例えば、アプリ対応したWeb社内報であれば、スマートフォンから閲覧する従業員が一定数いると考えられます。
PCと比較してスマートフォンからの閲覧数が増加しない場合は、アクセスを止めてしまった人が多いと推測ができます。
PCとスマートフォンでは、ページ内の文字や写真の見え方が大きく異なります。
PCより小さなスマートフォンやタブレットの画面でも読みやすい記事になっているかを意識し、Web社内報の内容をブラッシュアップしていくようにしましょう。
つまり、デバイス識別データを把握することは、PV数増加に向けた改善も重要な対策と言えます。
まとめ
紙の社内報でもWeb社内報でも、もっとも多い悩みが「読まれているのかがわからない」ということです。
Web社内報であれば、こうしたGoogleアナリティクスなど利用した指標からアクセス解析を行うことで、成果や改善点の可視化が可能になります。
例えば、PVを分析すると人気の高いページが分かり、ユーザーである従業員が求めているコンテンツの傾向を読み取ることができます。
Web社内報は、できるだけ多くの従業員にアクセスして閲覧して欲しい、いわばWeb社内報を通じて企業のファンになってもらいたいものだと言えます。

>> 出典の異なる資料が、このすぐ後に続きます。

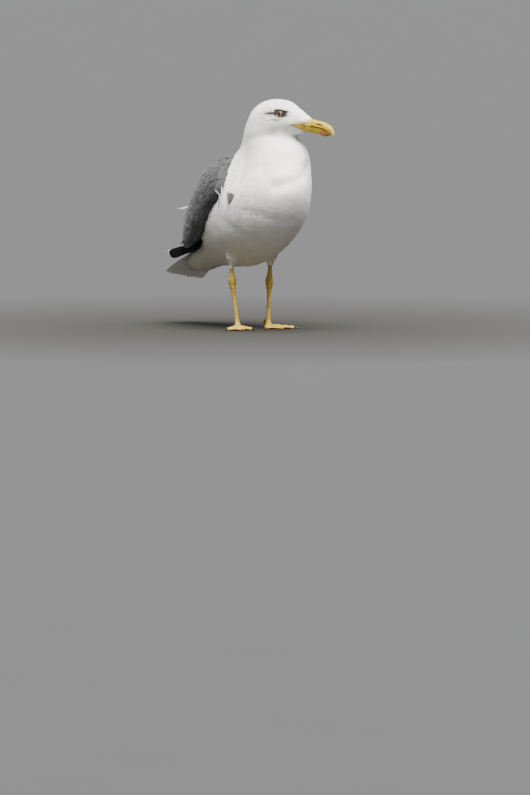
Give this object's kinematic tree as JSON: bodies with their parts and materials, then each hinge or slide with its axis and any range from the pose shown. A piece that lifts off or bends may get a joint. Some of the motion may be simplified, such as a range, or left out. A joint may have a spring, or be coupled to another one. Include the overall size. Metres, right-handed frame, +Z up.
{
  "type": "yellow-legged gull figure",
  "caption": "Life-size standing adult yellow-legged gull, still: white body, grey folded wings, black wing tips, yellow bill and webbed feet, head turned to its left.",
  "frame": {"origin": "centre of the bird's box, on the floor under its feet", "axes": "the bird faces -Y, its left side is +X, and +Z is up"},
  "size_m": [0.1432, 0.3626, 0.3585],
  "materials": {
    "body_plumage": "matte",
    "wing_plumage": "matte",
    "flight_feathers": "matte",
    "tail_feathers": "matte",
    "bill_horn": "satin",
    "leg_skin": "satin",
    "claw_horn": "satin",
    "eye": "gloss"
  },
  "bodies": {
    "root": {"bill_lower": "bill_horn", "bill_upper": "bill_horn", "claw_inner_left": "claw_horn", "claw_inner_right": "claw_horn", "claw_middle_left": "claw_horn", "claw_middle_right": "claw_horn", "claw_outer_left": "claw_horn", "claw_outer_right": "claw_horn", "eye_left": "eye", "eye_right": "eye", "foot_left": "leg_skin", "foot_right": "leg_skin", "head": "body_plumage", "hind_toe_left": "leg_skin", "hind_toe_right": "leg_skin", "neck": "body_plumage", "primaries_left": "flight_feathers", "primaries_right": "flight_feathers", "tail": "tail_feathers", "tarsus_left": "leg_skin", "tarsus_right": "leg_skin", "thigh_left": "body_plumage", "thigh_right": "body_plumage", "tibia_left": "leg_skin", "tibia_right": "leg_skin", "trunk": "body_plumage", "wing_left": "wing_plumage", "wing_right": "wing_plumage"}
  },
  "joints": []
}
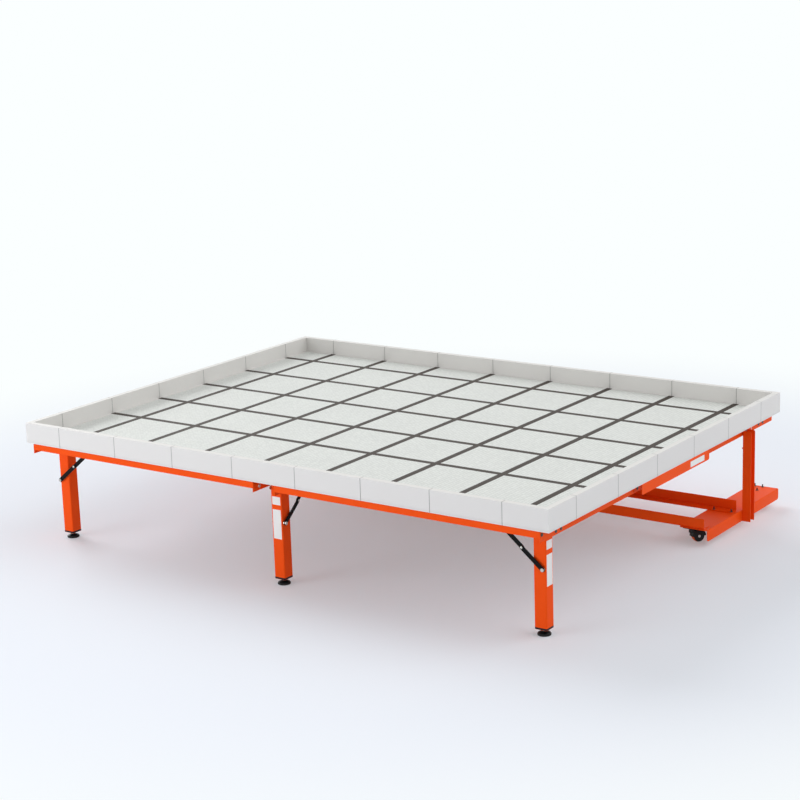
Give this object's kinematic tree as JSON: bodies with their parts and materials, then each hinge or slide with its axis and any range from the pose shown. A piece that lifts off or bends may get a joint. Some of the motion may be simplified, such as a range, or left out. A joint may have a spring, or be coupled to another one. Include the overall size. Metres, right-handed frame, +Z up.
{
  "type": "folding riser for a walled playing field",
  "caption": "Wide walled playing field on an orange sheet-steel frame with folding front legs and a rolling tilt base.",
  "frame": {"origin": "on the floor, under the middle of the bounding box", "axes": "+X along the long front edge to the right, +Y from the front legs to the rolling base, +Z up"},
  "size_m": [2.5214, 1.971, 0.5143],
  "materials": {
    "orange_powder_coat": "semi-gloss",
    "black_brace": "satin",
    "black_steel": "satin",
    "zinc_fastener": "satin",
    "foot_steel": "satin",
    "tile_plastic": "fine pebble",
    "wall_plastic": "satin",
    "black_plastic": "satin",
    "orange_tyre": "satin"
  },
  "bodies": {
    "base": {"cross_foot_left": "orange_powder_coat", "cross_foot_right": "orange_powder_coat", "base_rail_front": "orange_powder_coat", "base_rail_rear": "orange_powder_coat", "post_left": "orange_powder_coat", "post_right": "orange_powder_coat", "tilt_bolt_left": "zinc_fastener", "tilt_bolt_right": "zinc_fastener", "caster_plate_front_left": "black_steel", "caster_plate_rear_left": "black_steel", "caster_plate_front_right": "black_steel", "caster_plate_rear_right": "black_steel"},
    "table": {"floor_tiles": "tile_plastic", "wall_front": "wall_plastic", "wall_back": "wall_plastic", "wall_left": "wall_plastic", "wall_right": "wall_plastic", "front_rail_left": "orange_powder_coat", "front_rail_right": "orange_powder_coat", "back_rail_left": "orange_powder_coat", "back_rail_right": "orange_powder_coat", "side_rail_left": "orange_powder_coat", "side_rail_right": "orange_powder_coat", "mid_rail_left": "orange_powder_coat", "mid_rail_right": "orange_powder_coat", "deck_bearers_left": "orange_powder_coat", "deck_bearers_right": "orange_powder_coat", "splice_plate_middle": "orange_powder_coat", "splice_plate_rear": "orange_powder_coat", "leg_bridge": "orange_powder_coat", "side_handle_left": "orange_powder_coat", "side_handle_right": "orange_powder_coat", "leg_bracket_left": "orange_powder_coat", "leg_bracket_right": "orange_powder_coat", "leg_pivot_left": "zinc_fastener", "leg_pivot_middle": "zinc_fastener", "leg_pivot_right": "zinc_fastener"},
    "leg_left": {"leg_tube_left": "orange_powder_coat", "brace_bolt_left": "zinc_fastener"},
    "foot_left": {"leg_foot_left": "foot_steel"},
    "lower_left": {"brace_lower_left": "black_brace"},
    "upper_left": {"brace_upper_left": "black_brace"},
    "leg_right": {"leg_tube_right": "orange_powder_coat", "brace_bolt_right": "zinc_fastener"},
    "foot_right": {"leg_foot_right": "foot_steel"},
    "lower_right": {"brace_lower_right": "black_brace"},
    "upper_right": {"brace_upper_right": "black_brace"},
    "leg_middle": {"leg_tube_middle": "orange_powder_coat", "brace_bolt_middle": "zinc_fastener"},
    "foot_middle": {"leg_foot_middle": "foot_steel"},
    "lower_middle": {"brace_lower_middle": "black_brace"},
    "upper_middle": {"brace_upper_middle": "black_brace"},
    "fork_front_left": {"caster_fork_front_left": "black_plastic"},
    "wheel_front_left": {"caster_wheel_front_left": "orange_tyre"},
    "fork_rear_left": {"caster_fork_rear_left": "black_plastic"},
    "wheel_rear_left": {"caster_wheel_rear_left": "orange_tyre"},
    "fork_front_right": {"caster_fork_front_right": "black_plastic"},
    "wheel_front_right": {"caster_wheel_front_right": "orange_tyre"},
    "fork_rear_right": {"caster_fork_rear_right": "black_plastic"},
    "wheel_rear_right": {"caster_wheel_rear_right": "orange_tyre"}
  },
  "joints": [
    {"name": "table_tilt", "type": "hinge", "parent": "base", "child": "table", "pos_m": [0, 0.64516, 0.4064], "axis": [-1, 0, 0], "range_deg": [0, 90]},
    {"name": "left_leg_fold", "type": "hinge", "parent": "table", "child": "leg_left", "pos_m": [-1.14529, -0.85852, 0.3937], "axis": [0, -1, 0], "range_deg": [0, 90]},
    {"name": "left_lower_link", "type": "hinge", "parent": "leg_left", "child": "lower_left", "pos_m": [-1.17221, -0.85852, 0.25502], "axis": [0, -1, 0], "range_deg": [0, 36.59]},
    {"name": "left_upper_link", "type": "hinge", "parent": "table", "child": "upper_left", "pos_m": [-1.00457, -0.85852, 0.39319], "axis": [0, -1, 0], "range_deg": [-39.51, 0]},
    {"name": "left_foot_level", "type": "slide", "parent": "leg_left", "child": "foot_left", "axis": [0, 0, -1], "range_m": [0, 0.019]},
    {"name": "right_leg_fold", "type": "hinge", "parent": "table", "child": "leg_right", "pos_m": [1.14529, -0.85852, 0.3937], "axis": [0, 1, 0], "range_deg": [0, 90]},
    {"name": "right_lower_link", "type": "hinge", "parent": "leg_right", "child": "lower_right", "pos_m": [1.17221, -0.85852, 0.25502], "axis": [0, 1, 0], "range_deg": [0, 36.59]},
    {"name": "right_upper_link", "type": "hinge", "parent": "table", "child": "upper_right", "pos_m": [1.00457, -0.85852, 0.39319], "axis": [0, 1, 0], "range_deg": [-39.51, 0]},
    {"name": "right_foot_level", "type": "slide", "parent": "leg_right", "child": "foot_right", "axis": [0, 0, -1], "range_m": [0, 0.019]},
    {"name": "middle_leg_fold", "type": "hinge", "parent": "table", "child": "leg_middle", "pos_m": [0, -0.87706, 0.3937], "axis": [1, 0, 0], "range_deg": [0, 90]},
    {"name": "middle_lower_link", "type": "hinge", "parent": "leg_middle", "child": "lower_middle", "pos_m": [0, -0.90399, 0.25502], "axis": [1, 0, 0], "range_deg": [0, 36.59]},
    {"name": "middle_upper_link", "type": "hinge", "parent": "table", "child": "upper_middle", "pos_m": [0, -0.73635, 0.39319], "axis": [1, 0, 0], "range_deg": [-39.51, 0]},
    {"name": "middle_foot_level", "type": "slide", "parent": "leg_middle", "child": "foot_middle", "axis": [0, 0, -1], "range_m": [0, 0.019]},
    {"name": "front_left_swivel", "type": "hinge", "parent": "base", "child": "fork_front_left", "pos_m": [-1.1372, 0.3429, 0.05], "axis": [0, 0, 1], "continuous": true},
    {"name": "front_left_roll", "type": "hinge", "parent": "fork_front_left", "child": "wheel_front_left", "pos_m": [-1.12264, 0.36371, 0.0254], "axis": [-0.8192, 0.5736, 0], "continuous": true},
    {"name": "rear_left_swivel", "type": "hinge", "parent": "base", "child": "fork_rear_left", "pos_m": [-1.1372, 0.94742, 0.05], "axis": [0, 0, 1], "continuous": true},
    {"name": "rear_left_roll", "type": "hinge", "parent": "fork_rear_left", "child": "wheel_rear_left", "pos_m": [-1.15177, 0.92661, 0.0254], "axis": [0.8192, -0.5736, 0], "continuous": true},
    {"name": "front_right_swivel", "type": "hinge", "parent": "base", "child": "fork_front_right", "pos_m": [1.1372, 0.3429, 0.05], "axis": [0, 0, 1], "continuous": true},
    {"name": "front_right_roll", "type": "hinge", "parent": "fork_front_right", "child": "wheel_front_right", "pos_m": [1.15177, 0.36371, 0.0254], "axis": [-0.8192, 0.5736, 0], "continuous": true},
    {"name": "rear_right_swivel", "type": "hinge", "parent": "base", "child": "fork_rear_right", "pos_m": [1.1372, 0.94742, 0.05], "axis": [0, 0, 1], "continuous": true},
    {"name": "rear_right_roll", "type": "hinge", "parent": "fork_rear_right", "child": "wheel_rear_right", "pos_m": [1.12264, 0.92661, 0.0254], "axis": [0.8192, -0.5736, 0], "continuous": true}
  ],
  "couplings": [
    {"joint": "left_lower_link", "follows": "left_leg_fold", "ratio": 0.40603},
    {"joint": "left_upper_link", "follows": "left_leg_fold", "ratio": -0.43846},
    {"joint": "right_lower_link", "follows": "right_leg_fold", "ratio": 0.40603},
    {"joint": "right_upper_link", "follows": "right_leg_fold", "ratio": -0.43846},
    {"joint": "middle_lower_link", "follows": "middle_leg_fold", "ratio": 0.40603},
    {"joint": "middle_upper_link", "follows": "middle_leg_fold", "ratio": -0.43846}
  ]
}
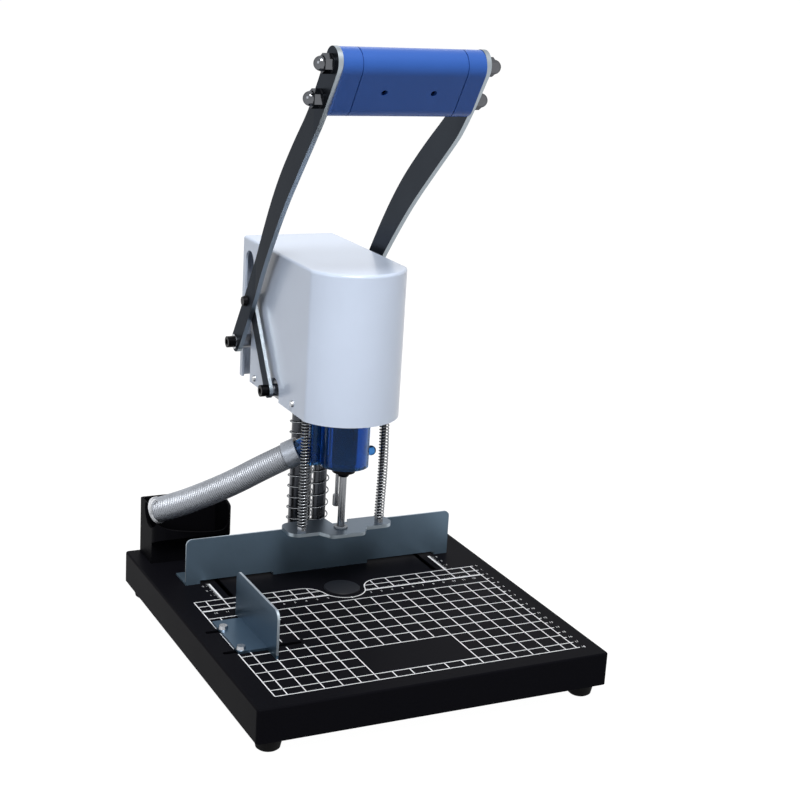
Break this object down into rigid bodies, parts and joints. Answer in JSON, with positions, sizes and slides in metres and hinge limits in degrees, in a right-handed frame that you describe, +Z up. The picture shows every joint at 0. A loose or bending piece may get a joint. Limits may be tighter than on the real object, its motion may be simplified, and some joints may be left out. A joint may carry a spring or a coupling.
{
  "type": "paper drill",
  "caption": "Desk paper drill: a hand lever drives a sprung head down two columns, clamping and boring a sheet stack against a fence and side gauge, chips sucked to a bin.",
  "frame": {"origin": "on the floor, at the middle of the bounding box in plan", "axes": "+Z up, +X to the operator's right along the fence, +Y to the back away from the operator; the lever swings forward, towards -Y"},
  "size_m": [0.3, 0.3372, 0.4995],
  "materials": {
    "painted_base": "semi-gloss black enamel",
    "zinc_sheet": "bluish zinc-plated sheet steel",
    "bright_steel": "ground steel",
    "dark_steel": "dark grey enamel",
    "black_oxide": "black oxide",
    "zinc_hardware": "zinc-plated hardware",
    "chrome_hardware": "polished",
    "spring_wire": "bright drawn wire",
    "bronze": "sintered bronze",
    "cast_alloy": "machined alloy",
    "cover_enamel": "pale blue-white enamel, satin",
    "blue_grip": "blue moulded plastic",
    "blue_clear": "translucent deep blue plastic",
    "black_plastic": "black moulded plastic",
    "rubber_foot": "matte black rubber",
    "pad_plastic": "grey cutting plastic",
    "hose_grey": "silver-grey flexible hose",
    "white_nylon": "white nylon"
  },
  "bodies": {
    "base": {"base_housing": "painted_base", "floor_plate": "painted_base", "feet": "rubber_foot", "foot_bolts": "zinc_hardware", "foot_nuts": "zinc_hardware", "column_block": "bright_steel", "cutting_pad": "pad_plastic", "main_column": "bright_steel", "guide_column": "bright_steel", "column_nuts": "zinc_hardware", "spring_seats": "zinc_hardware", "yoke": "cast_alloy", "fulcrum_screws": "black_oxide", "fulcrum_washers": "zinc_hardware", "chip_bin": "black_plastic", "main_spring": "spring_wire", "guide_spring": "spring_wire", "hose": "hose_grey", "cable_tie": "white_nylon"},
    "fence": {"fence": "zinc_sheet", "fence_screws": "black_oxide", "fence_nuts": "zinc_hardware"},
    "side_gauge": {"side_gauge": "zinc_sheet", "gauge_screws": "zinc_hardware", "gauge_nuts": "zinc_hardware"},
    "head": {"hose_cuff": "hose_grey", "head_cover": "cover_enamel", "cover_screws": "zinc_hardware", "carriage": "cast_alloy", "main_bush": "bronze", "guide_sleeve": "bronze", "motor": "black_oxide", "spindle_housing": "cast_alloy", "spindle_bearings": "bright_steel", "suction_chamber": "blue_clear", "stop_rod": "bright_steel", "micro_switch": "black_plastic", "link_studs": "bright_steel", "press_springs": "spring_wire"},
    "spindle": {"spindle": "bright_steel", "collet_nut": "black_oxide", "drill_bit": "bright_steel"},
    "press_plate": {"press_plate": "zinc_sheet", "bit_guide": "white_nylon", "plate_rods": "bright_steel", "rod_nuts": "zinc_hardware"},
    "lever": {"lever_arm_left": "dark_steel", "lever_arm_right": "dark_steel", "grip": "blue_grip", "grip_caps": "blue_grip", "grip_screws": "black_oxide", "tie_rods": "bright_steel", "acorn_nuts": "chrome_hardware", "grip_washers": "chrome_hardware", "link_pins": "black_oxide"},
    "links": {"link_bar_left": "dark_steel", "link_bar_right": "dark_steel", "link_screws": "black_oxide"}
  },
  "joints": [
    {"name": "head_slide", "type": "slide", "parent": "base", "child": "head", "axis": [0, 0, -1], "range_m": [0, 0.0466], "stiffness_N_per_m": 1200, "springref_m": -0.08, "deforming": ["main_spring", "guide_spring", "hose"]},
    {"name": "lever_hinge", "type": "hinge", "parent": "base", "child": "lever", "pos_m": [0, 0.1513, 0.227], "axis": [1, 0, 0], "range_deg": [0, 55.1]},
    {"name": "link_hinge", "type": "hinge", "parent": "lever", "child": "links", "pos_m": [0, 0.1293, 0.2685], "axis": [1, 0, 0], "range_deg": [-36.1, 0]},
    {"name": "spindle_spin", "type": "hinge", "parent": "head", "child": "spindle", "pos_m": [0, 0.0283, 0.14], "axis": [0, 0, 1], "continuous": true},
    {"name": "plate_slide", "type": "slide", "parent": "head", "child": "press_plate", "axis": [0, 0, 1], "range_m": [0, 0.04], "stiffness_N_per_m": 250, "springref_m": -0.03, "deforming": ["press_springs"]},
    {"name": "fence_slide", "type": "slide", "parent": "base", "child": "fence", "axis": [0, -1, 0], "range_m": [0, 0.012]},
    {"name": "side_gauge_slide", "type": "slide", "parent": "base", "child": "side_gauge", "axis": [1, 0, 0], "range_m": [-0.012, 0.045]}
  ],
  "couplings": [
    {"joint": "lever_hinge", "follows": "head_slide", "rad_per_m": 20.599},
    {"joint": "link_hinge", "follows": "head_slide", "rad_per_m": -13.483}
  ]
}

そこで、7つの指標の中でも特に注目しておきたいのが「5_平均セッション時間」でもふれた「記事ごとの平均セッション時間」です。
最後まで読むには時間がかかりそうなボリュームのある記事を公開しているのに、その記事に対するセッション時間が極端に短い場合は、ユーザーが最後までコンテンツを読まずに離脱している可能性があるのではないか?と推測できます。
この場合、記事全体のテキスト量や写真の並べ方などコンテンツの構成を見直してみたり、PCだけでなくスマートフォンでも読みやすい記事になっているかなど、視点を変えて改善点を洗い出すことが大切です。
同時に、できるだけ多くの従業員に何度もWeb社内報を読んでもらえるように、他の記事をクリックしたくなるようなわかりやすいリンク導線をつけるなどサイトの細部を改善していくことで、サイト内の回遊率があがり、読まれるWeb社内報へブラッシュアップできるでしょう。
今回ご説明した基本となる7つの指標をもとに、まずは自社のWeb社内報のアクセス解析から始めてみてください。